(Saved entries)
##############################

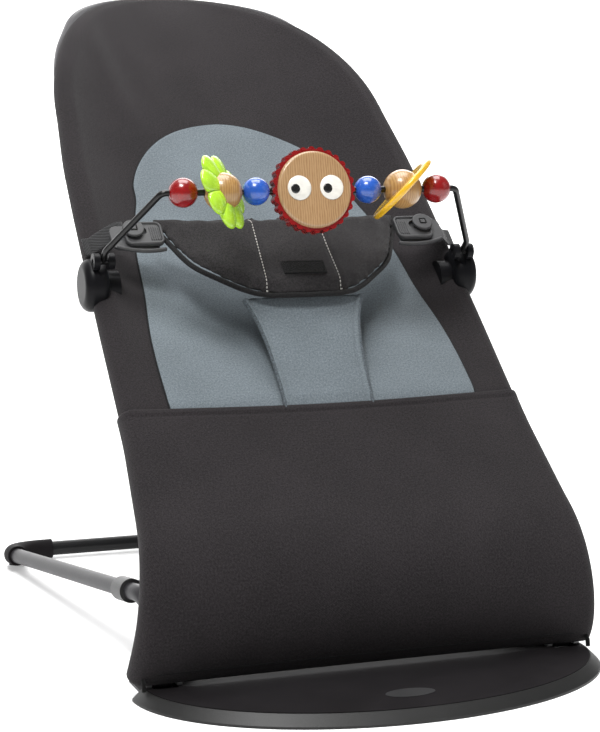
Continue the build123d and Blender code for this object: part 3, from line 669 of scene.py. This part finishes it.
def insert_half_width(v):
    """Half-width of the grey insert: nearly straight sides, drawing in, then a round arch."""
    stations = [100, 150, 170, 190, 210, 230, 250, 300, 330, 360, 380, 400]
    widths = [135, 134.5, 134, 133, 131, 128, 125, 121, 116, 108, 102, 95]
    body = eased(v, stations, widths, 24)
    arch = 106 * np.sqrt(np.clip(1 - np.clip((v - 366) / (INSERT_TOP - 366), 0, 1) ** 1.9, 0, 1))
    mix = np.clip((v - 366) / 34, 0, 1)
    mix = mix * mix * (3 - 2 * mix)
    return body * (1 - mix) + arch * mix


def insert_cloth_piece():
    """The grey insert: rows across the cloth between the two side lines, closed at the top of the arch,
    lying a little proud of the cover and rolled down at its edge."""
    rise = np.sin(np.linspace(0, math.pi / 2, 60))
    v = np.concatenate([np.linspace(109, 366, 70)[:-1], 366 + (INSERT_TOP - 366) * rise])
    u = np.sin(np.linspace(-math.pi / 2, math.pi / 2, 61))
    half = insert_half_width(v)
    x = u[None] * half[:, None]
    vv = np.broadcast_to(v[:, None], x.shape)
    edge = np.clip((1 - np.abs(u))[None] * half[:, None] / 4, 0, 1)
    puff = 0.9 + 1.3 * np.sqrt(edge)
    points = lift(x, vv, cloth_height(x, vv) + puff * np.clip((vv - 110) / 12, 0.15, 1))
    cloth_uv = np.stack([x, vv], -1) / 1000
    piece = make_piece("grey_insert", points, grid_faces(*x.shape), cloth_uv)
    return face_out(close_up(piece), SEAT_FACING)


insert_piece = dress(insert_cloth_piece(), insert_cloth)
surface_size(insert_piece)
thicken(insert_piece, 0.0005)
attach(insert_piece, "seat")
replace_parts(insert_piece, "seat_sling")

seam_rise = np.sin(np.linspace(0, math.pi / 2, 70))
seam_v = np.concatenate([np.linspace(111, 366, 90)[:-1], 366 + (INSERT_TOP - 366) * seam_rise])
seam_x = insert_half_width(seam_v)
over_cloth("insert_seam", np.concatenate([-seam_x, seam_x[-2::-1]]), np.concatenate([seam_v, seam_v[-2::-1]]),
           0.5, 0.0009, seam_thread)


# ------------------------------------------------------------------- crotch strap

def strap_lines(s):
    """Half-width and height of the strap between the legs."""
    half = eased(s, [100, 130, 150, 170, 190, 205, 214], [38.5, 39, 40, 42, 45.5, 50.5, 55], 10)
    height_stations = [100, 108, 116, 130, 150, 170, 190, 205, 214]
    height = eased(s, height_stations, [12.6, 12.6, 15, 17.5, 20.5, 24, 27.5, 30, 31.5], 8)
    return half, height


def strap_piece():
    """A flat padded strap: each section is a closed loop, crowned in the middle, thick along a sewn edge
    with a groove inside it, carried up the strap's line."""
    s = np.linspace(107.5, 212, 56)
    thin = np.clip((s - 106) / 12, 0.35, 1)[:, None]
    half, height = strap_lines(s)
    u = np.concatenate([np.linspace(-1, 1, 61), np.linspace(1, -1, 61)[1:-1]])
    top = np.arange(len(u)) < 61
    from_edge = (1 - np.abs(u))[None] * half[:, None]
    crown = 1.6 + 0.9 * (1 - u[None] ** 2)
    bead = 0.7 * np.exp(-((from_edge - 2.2) / 1.6) ** 2) - 1.1 * np.exp(-((from_edge - 5.0) / 0.9) ** 2)
    close = np.sqrt(np.clip(from_edge / 1.6, 0, 1))
    upper = (crown + bead) * close * thin
    n = height[:, None] + np.where(top[None], upper, -1.6 * close * thin)
    x = u[None] * half[:, None]
    points = lift(x, np.broadcast_to(s[:, None], x.shape), n)
    cloth_uv = np.stack([x, np.broadcast_to(s[:, None], x.shape)], -1) / 1000
    faces = grid_faces(len(s), len(u), round_rows=True)
    ends = [np.arange(len(u))[::-1], np.arange(len(u)) + (len(s) - 1) * len(u)]
    mesh = bpy.data.meshes.new("crotch_strap_cloth")
    mesh.from_pydata(points.reshape(-1, 3).tolist(), [], faces.tolist() + [e.tolist() for e in ends])
    layer = mesh.uv_layers.new(name="cloth")
    corner = np.empty(len(mesh.loops), np.int32)
    mesh.loops.foreach_get("vertex_index", corner)
    layer.data.foreach_set("uv", cloth_uv.reshape(-1, 2)[corner].astype(np.float32).ravel())
    mesh.polygons.foreach_set("use_smooth", np.full(len(mesh.polygons), True))
    piece = bpy.data.objects.new("crotch_strap_cloth", mesh)
    bpy.context.scene.collection.objects.link(piece)
    return close_up(piece, 0.000005)


strap = dress(strap_piece(), insert_cloth)
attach(strap, "seat")
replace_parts(strap, "crotch_strap")
strap_s = np.linspace(107.5, 211, 60)
strap_half, strap_height = strap_lines(strap_s)
for side, word in ((-1, "left"), (1, "right")):
    path = lift(side * (strap_half - 0.4), strap_s, strap_height + 0.4)
    edge_cord = dress(cord_piece("strap_piping_" + word, path, 0.0017, 10), strap_edge_cloth)
    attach(edge_cord, "seat")


# ------------------------------------------------------------------------- restraint

BIB_HALF = 113.0


def bib_low(x):
    """The lower edge: level in the middle, then a reverse curve up to the buckle at each side."""
    stations = [0, 30, 45, 57, 68, 80, 89, 94, 98, 102, 106, 110, 113, 130]
    heights = [206, 207.5, 212, 220, 230, 241, 251, 260, 270, 280, 290, 300, 308, 340]
    return eased(np.abs(x), stations, heights, 7)


def bib_high(x):
    """The gathered top edge: a shallow wave that rises to the corners behind the buckles."""
    wave = 1.5 * np.sin(x / 11.0) + 1.1 * np.sin(x / 5.2 + 1)
    return 297 + 17 * (np.abs(x) / BIB_HALF) ** 3 + wave * (1 - (x / BIB_HALF) ** 4)


def bib_rise(x, s):
    """Height of the pad's middle layer, bowed across the seat."""
    return 26.5 + 16.5 * (1 - np.minimum(1, np.abs(x) / BIB_HALF) ** 2) + 0.02 * (s - 250)


def bib_block():
    """The pad before it is filled: a thin closed form, front and back layers meeting all round."""
    u = np.linspace(-1, 1, 60)
    k = np.linspace(0, 1, 26)
    x = BIB_HALF * u[None]
    s = bib_low(x) + k[:, None] * (bib_high(x) - bib_low(x))
    x = np.broadcast_to(x, s.shape)
    body = 2.4 * (1 - np.abs(u[None]) ** 10) * (1 - np.abs(2 * k[:, None] - 1) ** 8) + 0.9
    front = lift(x, s, bib_rise(x, s) + body)
    back = lift(x, s, bib_rise(x, s) - body)
    both = np.concatenate([front.reshape(-1, 3), back.reshape(-1, 3)])
    return close_up(make_piece("restraint_pad", both, slab_faces(*s.shape)), 0.00001)


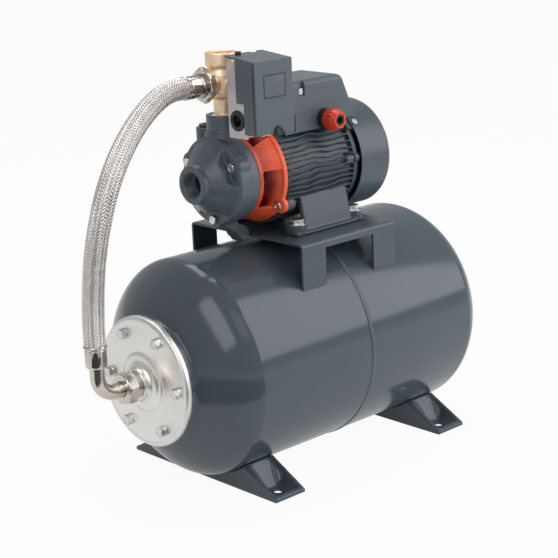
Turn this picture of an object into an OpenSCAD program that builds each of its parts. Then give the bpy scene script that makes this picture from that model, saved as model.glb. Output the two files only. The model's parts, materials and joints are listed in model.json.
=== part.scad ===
// Booster pump set: a peripheral pump on a horizontal bladder tank.
// X runs along the tank and the pump shaft, with the inlet and the tank flange
// at -X. Z is up. The origin is the centre of the four floor bolt holes.

/* [Tank] */
// Outside diameter of the tank
tank_d = 260; // [240:1:280]
// Length of one straight half of the tank, seam to head
tank_half_straight = 174; // [150:1:200]
// Depth of a domed head
head_depth = 72; // [60:1:80]
// Thickness of the tank shell
shell_t = 2; // [1.5:0.5:3]
// Gap under the belly of the tank
belly_gap = 9.4; // [8:0.2:14]
// Width of the weld seam around the middle
seam_w = 6; // [4:1:10]
// Height of the weld seam over the shell
seam_h = 1; // [0.5:0.1:2]
// Radius of the mouth that the bladder goes in by
mouth_r = 45; // [40:1:48]
// Thickness of the bladder wall
bladder_t = 3; // [2:0.5:4]

/* [Tank flange] */
// Outside radius of the flange
flange_r = 76.7; // [74:0.1:82]
// Thickness of the flange plate
flange_t = 3; // [2:0.5:4]
// Bolt circle diameter of the flange
flange_pcd = 120; // [116:1:126]
// Number of flange bolts
flange_bolt_count = 6; // [4:1:8]

/* [Feet] */
// Distance between the two feet along the tank
foot_spacing = 282; // [250:2:320]
// Width of a foot along the tank
foot_w = 47; // [40:1:60]
// Length of a foot across the tank
foot_len = 255; // [240:1:270]
// Distance across the tank between the floor bolt holes
foot_hole_spacing = 212; // [206:1:216]
// Radius of a floor bolt hole
foot_hole_r = 4.5; // [3:0.5:5.5]
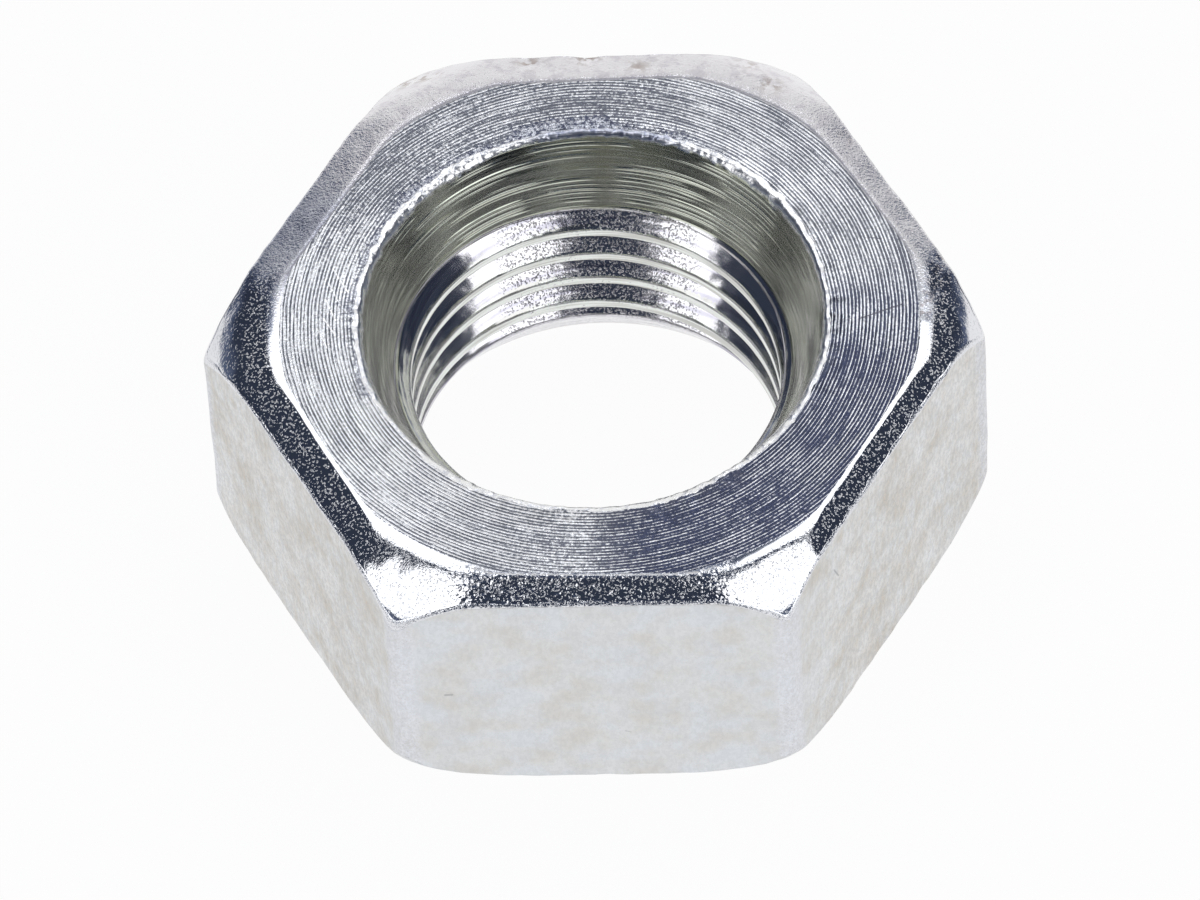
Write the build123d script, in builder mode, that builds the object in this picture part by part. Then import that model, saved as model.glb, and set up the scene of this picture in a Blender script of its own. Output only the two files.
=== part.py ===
"""Hexagon nut forged from one blank, with a turned seating face, a deep recess and a tapped hole.

Millimetres, +Z up. The nut lies flat: the origin is on the axis of the hole, in the plane of
the underside. +Z leaves through the turned face, and +X passes through a corner.
"""

from build123d import *

import os
from math import cos, radians, tan

os.makedirs("parts", exist_ok=True)

# Hexagonal bar
across_flats = 17.0
height = 7.8
corner_round = 0.4  # upright edge between two flats

# Forged shoulder: a dome over the corners and a plain slope along the top of each flat
dome_inset = 0.6  # from the middle of a flat inwards to the circle where the dome starts
dome_radius = 2.9
dome_drop = 1.45  # depth of the tip of each corner below the turned face
slope_inset = 1.05  # from a flat inwards to where its slope meets the turned face
slope_drop = 0.45  # from the turned face down to the top edge of a flat
shoulder_round = 0.2  # edges above and below the shoulder

# Forged underside
foot_inset = 1.25  # from the tip of a corner inwards to where its lower end starts to round off
foot_rise = 0.95  # height of the tip of each corner above the underside
foot_radius = 1.4

# Hole
bore_diameter = 9.1  # over the crests of the thread
recess_diameter = 11.6  # mouth of the recess in the turned face
recess_angle = 60.0
lead_in_diameter = 10.8  # mouth of the lead-in from below
lead_in_angle = 60.0
rim_round = 0.12  # worn lip round the recess

# Worked out from the sizes above
flat_radius = across_flats / 2
corner_radius = flat_radius / cos(radians(30))
slope_foot = height - slope_drop
bore_radius = bore_diameter / 2
recess_radius = recess_diameter / 2
lead_in_radius = lead_in_diameter / 2
recess_floor = height - (recess_radius - bore_radius) / tan(radians(recess_angle / 2))
lead_in_top = (lead_in_radius - bore_radius) / tan(radians(lead_in_angle / 2))

# Sloped margins: a hexagon that leans in above the flats
with BuildPart() as margins:
    with BuildSketch():
        RegularPolygon(flat_radius, 6, major_radius=False)
    extrude(amount=slope_foot)
    with BuildSketch(Plane.XY.offset(slope_foot)):
        RegularPolygon(flat_radius, 6, major_radius=False)
    with BuildSketch(Plane.XY.offset(height)):
        RegularPolygon(flat_radius - slope_inset, 6, major_radius=False)
    loft()

with BuildPart() as nut:
    # Bar with rounded upright edges
    with BuildSketch() as bar:
        RegularPolygon(flat_radius, 6, major_radius=False)
        fillet(bar.vertices(), corner_round)
    extrude(amount=height)
    add(margins.part, mode=Mode.INTERSECT)

    # Die form turned about the axis: dome over the upper corners, rounded lower corners
    with BuildSketch(Plane.YZ):
        with BuildLine():
            dome_start = (flat_radius - dome_inset, height)
            dome_end = (corner_radius, height - dome_drop)
            foot_start = (corner_radius - foot_inset, 0)
            foot_end = (corner_radius, foot_rise)
            Polyline((0, 0), (0, height), dome_start)
            RadiusArc(dome_start, dome_end, dome_radius)
            Line(dome_end, foot_end)
            RadiusArc(foot_end, foot_start, foot_radius)
            Line(foot_start, (0, 0))
        make_face()
    revolve(axis=Axis.Z, mode=Mode.INTERSECT)

    # Soft edges round the turned face and along the top of the flats and upright edges
    turned_face = nut.faces().sort_by(Axis.Z)[-1]
    sides = nut.faces().filter_by(lambda face: abs(face.normal_at().Z) < 0.01)
    crown = sides.edges().filter_by(Axis.Z, reverse=True)
    crown = crown.filter_by(lambda edge: edge.center().Z > height / 2)
    fillet(turned_face.edges() + crown, shoulder_round)

    # Hole: recess from above, wall over the crests of the thread, lead-in from below
    with BuildSketch(Plane.YZ):
        with BuildLine():
            Polyline(
                (0, 0),
                (lead_in_radius, 0),
                (bore_radius, lead_in_top),
                (bore_radius, recess_floor),
                (recess_radius, height),
                (0, height),
                close=True,
            )
        make_face()
    revolve(axis=Axis.Z, mode=Mode.SUBTRACT)
    mouth = nut.faces().sort_by(Axis.Z)[-1].inner_wires()
    fillet(mouth.edges(), rim_round)

nut.part.label = "hex_nut"
export_step(nut.part, "parts/hex_nut.step")
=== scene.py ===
import math

import bpy
import numpy as np
from bpy.props import FloatProperty, FloatVectorProperty, IntProperty, PointerProperty
from mathutils import Matrix, Vector


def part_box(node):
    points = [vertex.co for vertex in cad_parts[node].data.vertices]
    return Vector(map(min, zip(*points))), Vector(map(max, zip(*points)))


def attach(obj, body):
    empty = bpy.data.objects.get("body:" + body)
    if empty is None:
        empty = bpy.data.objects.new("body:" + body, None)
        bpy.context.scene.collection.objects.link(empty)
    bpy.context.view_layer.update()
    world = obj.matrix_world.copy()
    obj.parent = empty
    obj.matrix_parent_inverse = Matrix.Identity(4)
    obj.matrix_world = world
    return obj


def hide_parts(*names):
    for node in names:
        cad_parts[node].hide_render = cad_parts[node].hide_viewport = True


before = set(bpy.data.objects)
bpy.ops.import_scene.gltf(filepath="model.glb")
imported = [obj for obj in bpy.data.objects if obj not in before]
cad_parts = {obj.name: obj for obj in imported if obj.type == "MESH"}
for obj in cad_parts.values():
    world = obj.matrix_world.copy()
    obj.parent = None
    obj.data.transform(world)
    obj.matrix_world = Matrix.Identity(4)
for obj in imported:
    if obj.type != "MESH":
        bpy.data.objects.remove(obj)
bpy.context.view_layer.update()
NODE_LOW, NODE_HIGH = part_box("hex_nut")

bl_info = {
    "name": "Forged hexagon nut",
    "version": (1, 0, 0),
    "blender": (4, 5, 0),
    "location": "3D View > Sidebar > Hexagon nut",
    "description": "Zinc-plated hexagon nut with a turned face, a recess and a fine thread, on a white floor",
    "category": "Add Mesh",
}

MM = 0.001
TURN = 2 * math.pi
COS30 = math.cos(math.radians(30))


# Properties

def length(name, description, millimetres):
    return FloatProperty(name=name, description=description, default=millimetres * MM, unit="LENGTH", precision=5)


def colour(name, description, red, green, blue):
    return FloatVectorProperty(name=name, description=description, default=(red, green, blue), subtype="COLOR",
                               size=3, min=0.0, max=1.0)


def share(name, description, value):
    return FloatProperty(name=name, description=description, default=value, min=0.0, max=1.0, subtype="FACTOR")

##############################

→ **Goal of the exercise**
Only the lines from the line with "# Hole: recess" to the line with "obj.matrix_world = world", inclusive, are to be printed, exactly as they appear.

→ **Answer to this problem**
    # Hole: recess from above, wall over the crests of the thread, lead-in from below
    with BuildSketch(Plane.YZ):
        with BuildLine():
            Polyline(
                (0, 0),
                (lead_in_radius, 0),
                (bore_radius, lead_in_top),
                (bore_radius, recess_floor),
                (recess_radius, height),
                (0, height),
                close=True,
            )
        make_face()
    revolve(axis=Axis.Z, mode=Mode.SUBTRACT)
    mouth = nut.faces().sort_by(Axis.Z)[-1].inner_wires()
    fillet(mouth.edges(), rim_round)

nut.part.label = "hex_nut"
export_step(nut.part, "parts/hex_nut.step")
=== scene.py ===
import math

import bpy
import numpy as np
from bpy.props import FloatProperty, FloatVectorProperty, IntProperty, PointerProperty
from mathutils import Matrix, Vector


def part_box(node):
    points = [vertex.co for vertex in cad_parts[node].data.vertices]
    return Vector(map(min, zip(*points))), Vector(map(max, zip(*points)))


def attach(obj, body):
    empty = bpy.data.objects.get("body:" + body)
    if empty is None:
        empty = bpy.data.objects.new("body:" + body, None)
        bpy.context.scene.collection.objects.link(empty)
    bpy.context.view_layer.update()
    world = obj.matrix_world.copy()
    obj.parent = empty
    obj.matrix_parent_inverse = Matrix.Identity(4)
    obj.matrix_world = world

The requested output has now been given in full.